Non-textbook route -- students who are learning math should not be expected to produce clean proofs like a seasoned, professional mathematician. It's hard for instructors to remember the challenges we faced when we were learning ideas for the first time. To instructors the work looks chaotic, disorganized, messy. But that is a fact of life. Learning is messy and nonlinear. That's a good sign. Students are trying and working and building and exploring. If there's nothing on the page, that's when you need to step in and provide guidance and mentoring. When there's stuff happening, keep an eye on them, but don't mess it up by intervening.
For pure Modified Moore Method classes, such interactions in classrooms as described above may not happen. That's fine. You know it is happening outside of class, but it is important to know and be conscience of the fact that students are struggling. If they come in for help, then it is our job as instructors to listen compassionately and understand that the students asking for help are stuck and are developing. We can shape the path for them without giving away answers, and we can be supportive and point out all of the positive steps they have taken.

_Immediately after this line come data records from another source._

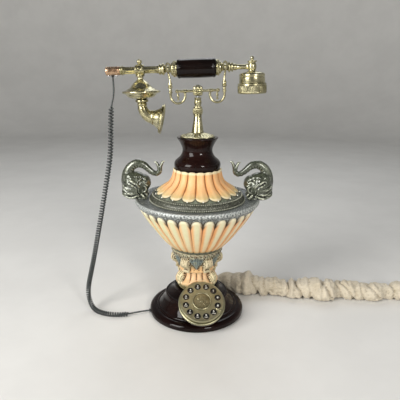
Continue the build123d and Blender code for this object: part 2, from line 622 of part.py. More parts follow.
BELL_AXIS = Axis((BELL_X, 0, 0), (0, 0, 1))
with BuildPart() as transmitter_bell:
    # turned bell with its hanger stem, hollow for the microphone
    with BuildSketch(Plane.XZ):
        with BuildLine():
            Polyline((BELL_X, 26.0), (BELL_X + 5.0, 26.0), (BELL_X + 5.0, 24.6), (BELL_X + 6.4, 24.2), (BELL_X + 6.4, 22.6), (BELL_X + 4.6, 22.0), (BELL_X + 5.0, 18.6))
            Spline((BELL_X + 5.0, 18.6), (BELL_X + 10.6, 11.6), (BELL_X + 18.0, 4.8), (BELL_X + 27.8, 1.9), tangents=[(0.3, -1), (1, -0.1)])
            Polyline((BELL_X + 27.8, 1.9), (BELL_X + 28.2, 0.6), (BELL_X + 26.0, -1.2))
            Spline((BELL_X + 26.0, -1.2), (BELL_X + 17.0, -4.6), (BELL_X + 7.0, -7.0), tangents=[(-1, -0.2), (-1, -0.1)])
            Polyline((BELL_X + 7.0, -7.0), (BELL_X, -7.0), (BELL_X, 26.0))
        make_face()
    revolve(axis=BELL_AXIS)
    with BuildSketch(Plane.XZ):
        with BuildLine():
            Polyline((BELL_X, -4.6), (BELL_X + 9.4, -4.2), (BELL_X + 13.0, 1.2), (BELL_X + 9.4, 5.6), (BELL_X + 6.0, 10.5), (BELL_X, 12.0), (BELL_X, -4.6))
        make_face()
    revolve(axis=BELL_AXIS, mode=Mode.SUBTRACT)
    # sound passage down to the horn
    with BuildSketch(Plane.XY.offset(-8)):
        with Locations((BELL_X, 0)):
            Circle(3.2)
    extrude(amount=5, mode=Mode.SUBTRACT)
    # split clamp ring round the six-sided tube, with its eyelet finial
    with BuildSketch(Plane(origin=(BELL_X - 6.0, 0, HAND_Z), x_dir=(0, 1, 0), z_dir=(1, 0, 0))):
        Circle(7.7)
    extrude(amount=12.0)
    with BuildSketch(Plane(origin=(BELL_X - 8.0, 0, HAND_Z), x_dir=(0, 1, 0), z_dir=(1, 0, 0))):
        RegularPolygon(5.85, 6)
    extrude(amount=16.0, mode=Mode.SUBTRACT)
    with BuildSketch(Plane.XZ):
        with BuildLine():
            Polyline((BELL_X, 38.4), (BELL_X + 4.2, 38.4), (BELL_X + 4.2, 40.2), (BELL_X + 2.4, 41.0), (BELL_X + 3.8, 43.4), (BELL_X + 3.4, 45.8), (BELL_X + 1.6, 47.2), (BELL_X, 47.4), (BELL_X, 38.4))
        make_face()
    revolve(axis=BELL_AXIS)
transmitter_bell.part.move(TILT)
save(transmitter_bell, "transmitter_bell")

with BuildPart() as mic_capsule:
    with BuildSketch(Plane.XY.offset(-3.2)):
        with Locations((BELL_X, 0)):
            Circle(8.0)
    extrude(amount=6.5)
mic_capsule.part.move(TILT)
save(mic_capsule, "mic_capsule")

# horn: collar, elbow and flared mouth, sections along its centre line
HORN_TIP = (-54.4, -39.8)
HORN_DROP = 13.0
horn_dir = (math.cos(math.radians(HORN_DROP)), -math.sin(math.radians(HORN_DROP)))
HORN_R = 17.5
bend = math.radians(90 - HORN_DROP)
horn_corner_z = HORN_TIP[1] + (BELL_X - HORN_TIP[0]) * horn_dir[1] / horn_dir[0]
bend_start_z = horn_corner_z + HORN_R * math.tan(bend / 2)
end_x = BELL_X + HORN_R - HORN_R * math.cos(bend)
end_z = bend_start_z - HORN_R * math.sin(bend)
run = math.hypot(HORN_TIP[0] - end_x, HORN_TIP[1] - end_z)
flare_plane = Plane(origin=(end_x, 0, end_z), x_dir=(horn_dir[0], 0, horn_dir[1]), z_dir=(0, -1, 0))
ELBOW_R, ELBOW_BORE = 6.8, 4.4
with BuildPart() as horn:
    # elbow
    with BuildSketch(Plane.XY.offset(bend_start_z)):
        with Locations((BELL_X, 0)):
            Circle(ELBOW_R)
            Circle(ELBOW_BORE, mode=Mode.SUBTRACT)
    revolve(axis=Axis((BELL_X + HORN_R, 0, bend_start_z), (0, -1, 0)), revolution_arc=90 - HORN_DROP)
    # collar under the bell
    with BuildSketch(Plane.XZ):
        with BuildLine():
            Polyline((BELL_X + 3.2, bend_start_z), (BELL_X + ELBOW_R, bend_start_z), (BELL_X + 7.6, -17.6), (BELL_X + 7.6, -16.0), (BELL_X + 6.0, -15.2), (BELL_X + 8.4, -12.6), (BELL_X + 8.4, -10.6), (BELL_X + 5.6, -9.4), (BELL_X + 5.0, -7.0), (BELL_X + 3.2, -7.0), (BELL_X + 3.2, bend_start_z))
        make_face()
    revolve(axis=BELL_AXIS)
    # flared mouth with its double flange
    with BuildSketch(flare_plane):
        with BuildLine():
            Polyline((0, ELBOW_BORE), (0, ELBOW_R), (3.0, 8.4), (run * 0.5, 11.8), (run - 3.4, 16.4), (run - 3.4, 21.4), (run - 1.6, 21.4), (run - 1.6, 22.6), (run + 0.7, 22.6), (run + 0.7, 18.6), (run - 3.0, 14.4), (run * 0.5, 10.0), (3.0, 6.4), (0, ELBOW_BORE))
        make_face()
    revolve(axis=Axis((end_x, 0, end_z), (horn_dir[0], 0, horn_dir[1])))
horn.part.move(TILT)
save(horn, "horn")

RECV_AXIS = Axis((RECV_X, 0, 0), (0, 0, 1))
with BuildPart() as receiver_cup:
    with BuildSketch(Plane.XZ):
        with BuildLine():
            Polyline((RECV_X, 46.4), (RECV_X + 1.8, 45.8), (RECV_X + 3.0, 43.4), (RECV_X + 1.6, 41.0), (RECV_X + 3.0, 40.2), (RECV_X + 7.0, 39.4), (RECV_X + 7.0, 37.6), (RECV_X + 5.2, 36.6), (RECV_X + 6.2, 33.0), (RECV_X + 6.2, 30.0), (RECV_X + 5.4, 26.6), (RECV_X + 7.4, 24.4), (RECV_X + 16.0, 23.0), (RECV_X + 18.6, 21.0), (RECV_X + 19.0, 19.0), (RECV_X + 19.0, 8.5), (RECV_X + 16.6, 8.5), (RECV_X + 16.6, 20.0), (RECV_X, 20.6), (RECV_X, 46.4))
        make_face()
    revolve(axis=RECV_AXIS)
receiver_cup.part.move(TILT)
save(receiver_cup, "receiver_cup")

with BuildPart() as receiver_cap:
    with BuildSketch(Plane.XZ):
        with BuildLine():
            Polyline((RECV_X, -2.4), (RECV_X + 16.0, -4.6), (RECV_X + 17.6, -6.6), (RECV_X + 20.0, -6.6), (RECV_X + 21.3, -5.4), (RECV_X + 21.3, 7.2), (RECV_X + 20.2, 8.5), (RECV_X + 16.4, 8.5), (RECV_X + 16.4, -1.6), (RECV_X, -0.6), (RECV_X, -2.4))
        make_face()
    revolve(axis=RECV_AXIS)
    # sound holes
    with BuildSketch(Plane.XY.offset(-6)):
        with Locations((RECV_X, 0)):
            Circle(1.3)
            with PolarLocations(7.0, 6):
                Circle(1.3)
    extrude(amount=8, mode=Mode.SUBTRACT)
receiver_cap.part.move(TILT)
save(receiver_cap, "receiver_cap")

with BuildPart() as speaker_capsule:
    with BuildSketch(Plane.XY.offset(1.2)):
        with Locations((RECV_X, 0)):
            Circle(15.6)
    extrude(amount=5.0)
    with BuildSketch(Plane.XY.offset(6.2)):
        with Locations((RECV_X, 0)):
            Circle(8.0)
    extrude(amount=5.0)
speaker_capsule.part.move(TILT)
save(speaker_capsule, "speaker_capsule")


# ---------------------------------------------------------------- cords
def corner_radii(points):
    radii = []
    for a, b, c in zip(points, points[1:], points[2:]):
        u, v = Vector(*b) - Vector(*a), Vector(*c) - Vector(*b)
        turn = math.radians(u.get_angle(v))
        radii.append(0.45 * min(u.length, v.length) / math.tan(turn / 2))
    return radii


def start_plane(points):
    return Plane(origin=points[0], z_dir=Vector(*points[1]) - Vector(*points[0]))


def report(name, part, path, area, radii):
    print(name, "volume", round(part.volume, 1), "section x length", round(area * path.length, 1), "length", round(path.length, 1), "radii", [round(r, 1) for r in radii])


# handset cord: plain lead from the end cap, curl to the table, plain tail
TOP_POINTS = [(-125.0, 0.0, 376.6), (-124.0, 0.0, 364.0), (-125.2, -0.6, 349.5), (-129.4, -1.2, 334.0)]
CURL_POINTS = [
    (-129.4, -1.2, 334.0), (-131.4, -1.8, 302.0), (-133.2, -2.4, 262.0), (-142.0, -3.0, 218.0), (-151.4, -3.2, 172.0),
    (-161.6, -3.0, 125.0), (-170.8, -2.2, 84.0), (-178.4, -1.0, 54.0), (-182.6, -0.2, 34.8), (-181.6, -3.8, 20.4),
    (-175.6, -11.2, 9.2), (-166.2, -20.4, 4.6), (-151.0, -28.6, 4.6), (-133.0, -32.4, 4.6), (-118.6, -31.2, 4.6), (-107.0, -27.6, 4.6),
]
TAIL_POINTS = [(-107.0, -27.6, 4.6), (-98.0, -24.4, 4.8), (-88.0, -21.6, 5.3), (-77.9, -18.84, 5.4)]
with BuildPart() as handset_cord_top:
    radii = corner_radii(TOP_POINTS)
    with BuildLine():
        path = FilletPolyline(*TOP_POINTS, radius=radii)
    with BuildSketch(start_plane(TOP_POINTS)):
        Circle(WIRE_D / 2)
    sweep()
report("handset_cord_top", handset_cord_top.part, path, math.pi * WIRE_D**2 / 4, radii)
save(handset_cord_top, "handset_cord_top")

with BuildPart() as handset_cord_curl:
    radii = corner_radii(CURL_POINTS)
    with BuildLine():
        path = FilletPolyline(*CURL_POINTS, radius=radii)
    with BuildSketch(start_plane(CURL_POINTS)):
        Circle(CURL_D / 2)
    sweep()
report("handset_cord_curl", handset_cord_curl.part, path, math.pi * CURL_D**2 / 4, radii)
save(handset_cord_curl, "handset_cord_curl")

with BuildPart() as handset_cord_tail:
    radii = corner_radii(TAIL_POINTS)
    with BuildLine():
        path = FilletPolyline(*TAIL_POINTS, radius=radii)
    with BuildSketch(start_plane(TAIL_POINTS)):
        Circle(WIRE_D / 2)
    sweep()
report("handset_cord_tail", handset_cord_tail.part, path, math.pi * WIRE_D**2 / 4, radii)
save(handset_cord_tail, "handset_cord_tail")

# line cord lying on the table inside its gathered fabric cover
LINE_POINTS = [
    (0.0, 80.6, 5.6), (0.4, 92.6, 5.8), (8.1, 102.4, 6.4), (21.6, 106.1, 7.0), (43.0, 96.0, 7.2), (68.0, 81.0, 7.2), (98.0, 67.0, 7.2),
    (138.0, 58.0, 7.2), (184.0, 52.0, 7.2), (230.0, 49.0, 7.2), (276.0, 46.4, 7.2), (322.0, 44.8, 7.2), (362.0, 45.0, 7.2), (387.0, 46.7, 7.4), (403.0, 47.8, 7.6), (414.6, 47.7, 7.6),
]
COVER_POINTS = [
    (26.0, 103.1, 15.9), (43.0, 96.0, 15.9), (68.0, 81.0, 15.9), (98.0, 67.0, 15.9),
    (138.0, 58.0, 15.9), (184.0, 52.0, 15.9), (230.0, 49.0, 15.9), (276.0, 46.4, 15.9), (322.0, 44.8, 15.9), (362.0, 45.0, 15.9), (384.0, 46.4, 15.9),
]
with BuildPart() as line_cord:
    radii = corner_radii(LINE_POINTS)
    with BuildLine():
        path = FilletPolyline(*LINE_POINTS, radius=radii)
    with BuildSketch(start_plane(LINE_POINTS)):
        Circle(LINE_D / 2)
    sweep()
report("line_cord", line_cord.part, path, math.pi * LINE_D**2 / 4, radii)
save(line_cord, "line_cord")

with BuildPart() as cord_cover:
    radii = corner_radii(COVER_POINTS)
    with BuildLine():
        path = FilletPolyline(*COVER_POINTS, radius=radii)
    with BuildSketch(start_plane(COVER_POINTS)):
        Circle(COVER_D / 2)
        Circle(COVER_BORE / 2, mode=Mode.SUBTRACT)
    sweep()
report("cord_cover", cord_cover.part, path, math.pi * (COVER_D**2 - COVER_BORE**2) / 4, radii)
save(cord_cover, "cord_cover")

with BuildPart() as line_cord_coil:
    with BuildSketch(Plane.XZ):
        with Locations(((COIL_OUT + COIL_IN) / 2, COIL_H / 2 + 0.1)):
            RectangleRounded(COIL_OUT - COIL_IN, COIL_H, 2.4)
    revolve(axis=Axis.Z)
line_cord_coil.part.move(Location((COIL_C[0], COIL_C[1], 0)))
save(line_cord_coil, "line_cord_coil")

with BuildPart() as line_plug:
    # modular plug with latch and a short boot, lying beside the coil
    with Locations((COIL_C[0] + 36.5, COIL_C[1] + 32.9, 4.2)):
        Box(21.0, 11.7, 6.6)
    with Locations((COIL_C[0] + 40.5, COIL_C[1] + 32.9, 8.3)):
        Box(12.0, 3.2, 1.6)
    with BuildSketch(Plane(origin=(COIL_C[0] + 26.0, COIL_C[1] + 32.9, 3.6), z_dir=(-1, 0, 0))):
        Circle(2.9)
    extrude(amount=9.6)
save(line_plug, "line_plug")
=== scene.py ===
import bpy
import bmesh
import math
import json
import numpy as np
from mathutils import Matrix, Vector, kdtree, noise

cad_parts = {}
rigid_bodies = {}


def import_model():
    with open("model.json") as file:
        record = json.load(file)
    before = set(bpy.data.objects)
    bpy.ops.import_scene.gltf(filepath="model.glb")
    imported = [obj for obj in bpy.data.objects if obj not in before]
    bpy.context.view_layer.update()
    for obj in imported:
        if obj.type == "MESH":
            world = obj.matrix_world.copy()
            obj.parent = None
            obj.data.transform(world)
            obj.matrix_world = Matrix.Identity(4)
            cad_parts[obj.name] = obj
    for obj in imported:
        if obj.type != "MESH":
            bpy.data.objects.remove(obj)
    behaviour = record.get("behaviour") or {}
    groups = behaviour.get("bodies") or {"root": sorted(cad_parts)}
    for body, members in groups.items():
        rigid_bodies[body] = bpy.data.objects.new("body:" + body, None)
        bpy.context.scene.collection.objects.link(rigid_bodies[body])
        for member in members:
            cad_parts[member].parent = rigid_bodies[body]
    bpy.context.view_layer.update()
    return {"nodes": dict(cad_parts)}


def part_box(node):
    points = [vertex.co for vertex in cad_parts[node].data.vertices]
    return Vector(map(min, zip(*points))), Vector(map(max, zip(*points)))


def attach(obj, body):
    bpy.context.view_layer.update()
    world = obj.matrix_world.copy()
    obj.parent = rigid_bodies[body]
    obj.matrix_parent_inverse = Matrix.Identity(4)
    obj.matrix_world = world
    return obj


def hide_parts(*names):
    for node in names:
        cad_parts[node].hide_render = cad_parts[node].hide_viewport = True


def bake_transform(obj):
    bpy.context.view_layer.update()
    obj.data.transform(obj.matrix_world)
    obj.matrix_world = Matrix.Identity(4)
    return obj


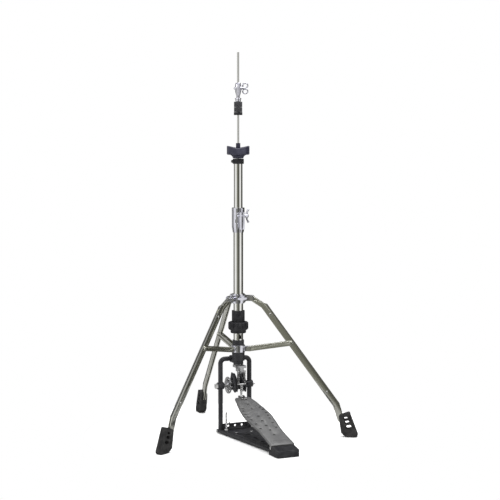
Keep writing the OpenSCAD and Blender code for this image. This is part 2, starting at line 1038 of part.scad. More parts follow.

The purpose of class discussions, presentations, homework, portfolios, etc. is to put all this chaos into a final form that makes sense. Our goal is to produce mathematics, and the way mathematics is produced is by proving or justifying why statements are true. Class discussions, presentations, homework, portfolios are some ways to channel the chaos into a product.
Short story: Embrace good chaos. Channel good chaos into a final product of some sort. Don't expect students to take your path to a proof or solution (i.e. what you think is chaos might just be another way). Help and support those who need it without diminishing the intellectual value of the task.
Note: If the homework collected is not high quality, use homework templates to encourage your students to improve their process.